Wherever the string "manifold" appears in the listing, copy that line.

BEGIN Provided material

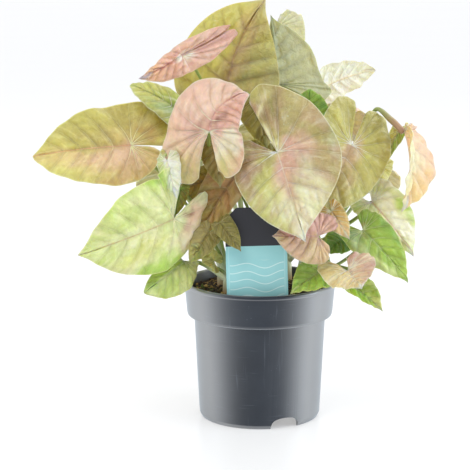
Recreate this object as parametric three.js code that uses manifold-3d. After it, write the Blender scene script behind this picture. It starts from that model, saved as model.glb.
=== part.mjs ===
// Arrowhead plant in its nursery pot. Millimetres, +Z up.
// The origin is the middle of the pot's foot, on the surface that the pot stands on.
// -Y is the front, where the plant label stands.
import * as THREE from 'three';
import { mergeVertices } from 'three/addons/utils/BufferGeometryUtils.js';
import Module from 'manifold-3d';

const wasm = await Module();
wasm.setup();

// ---- driving dimensions ----
const CLEARANCE = 0.3; // left between pieces that touch

const POT_HEIGHT = 109;
const RIM_RADIUS = 60;
const RIM_BAND = 27; // height of the rim band
const WALL_RADIUS = 52; // outside, just under the rim band
const BASE_RADIUS = 48;
const FOOT_INNER = 44.6; // inside of the foot ring
const FLOOR_BOTTOM = 7; // the floor stands off the ground
const FLOOR_TOP = 8.2;
const PAD_RADIUS = 16; // but for its middle, which rests flat on it
const PAD_TOP = 1.4;
const WALL = 1.3;
const POT_SEGMENTS = 48;
const DRAINS = 3; // arched notches through the foot ring
const DRAIN_WIDTH = 23;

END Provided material

Full answer –
Recreate this object as parametric three.js code that uses manifold-3d. After it, write the Blender scene script behind this picture. It starts from that model, saved as model.glb.
import Module from 'manifold-3d';